Excellence-driven Policies and Initiatives in the Context of Bologna Process: Rationale, Design, Implementation and Outcomes
One of generic characteristics of higher education systems is their slow evolution. Governments are not happy with this fact as they understand the role universities could play in the development of innovation-based economies or in the global political and cultural competition. More and more governments choose to push public and private universities to achieve the so-called world class status that brings additional legitimization for the state policies and allegedly facilitates the national economic development.
There are different approaches to establish a group of globally competitive universities in different countries. The paper examines the excellence-driven policies and initiatives. The paper includes the analysis of more than 20 excellence initiatives based on policy documents, ranking data and interviews. The paper shows that the there are two rationales for these initiatives. First, they are based on the belief that the world class universities help countries to become more competitive. Second, the international rankings put enormous pressure on the governments to demonstrate global competitiveness of their universities.

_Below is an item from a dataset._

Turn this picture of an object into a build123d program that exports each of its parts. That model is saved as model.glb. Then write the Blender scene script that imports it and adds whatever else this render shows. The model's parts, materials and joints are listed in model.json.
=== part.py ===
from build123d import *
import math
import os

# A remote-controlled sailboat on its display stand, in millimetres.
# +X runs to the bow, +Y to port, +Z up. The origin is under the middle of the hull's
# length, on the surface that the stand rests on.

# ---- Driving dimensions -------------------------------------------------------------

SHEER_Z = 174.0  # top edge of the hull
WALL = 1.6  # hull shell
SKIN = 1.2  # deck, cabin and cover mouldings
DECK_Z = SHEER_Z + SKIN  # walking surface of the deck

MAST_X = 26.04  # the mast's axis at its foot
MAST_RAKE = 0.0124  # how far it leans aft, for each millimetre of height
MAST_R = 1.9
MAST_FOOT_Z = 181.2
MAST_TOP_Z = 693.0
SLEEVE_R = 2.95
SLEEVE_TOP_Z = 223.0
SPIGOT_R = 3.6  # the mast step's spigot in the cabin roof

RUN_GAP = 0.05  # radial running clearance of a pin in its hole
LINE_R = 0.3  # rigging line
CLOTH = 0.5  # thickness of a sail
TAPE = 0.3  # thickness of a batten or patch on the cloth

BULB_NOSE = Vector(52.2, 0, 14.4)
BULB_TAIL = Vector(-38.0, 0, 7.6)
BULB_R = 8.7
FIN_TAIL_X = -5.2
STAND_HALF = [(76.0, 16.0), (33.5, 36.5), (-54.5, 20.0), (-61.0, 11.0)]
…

The paper shows that in the most cases the design of such initiatives is based on clear indicators of universities performance. There are many words that the aim of “pushing” universities for excellence is not only to achieve specific indicators but to develop within-the-university culture of self-development and change management. However the majority of the initiatives do not have specific elements of the design to achieve this goal.
The paper examines the implementation process of such initiatives in general and in the context of Bologna Process particularly. The main deficiencies of the implementation include tight control, insufficient time and financial resources. At the same time in many cases the implementation process relies on the increasing internationalization and modernization of the university management. The discussion of the outcomes of such initiatives is limited by the data available. Usually the changes in the ranking position are considered as the main outcome. The authors discuss other approaches to evaluate the excellence initiatives.
In the concluding section, the question of the relationships between Bologna Process and excellence initiatives in the context of the national higher education policies is discussed.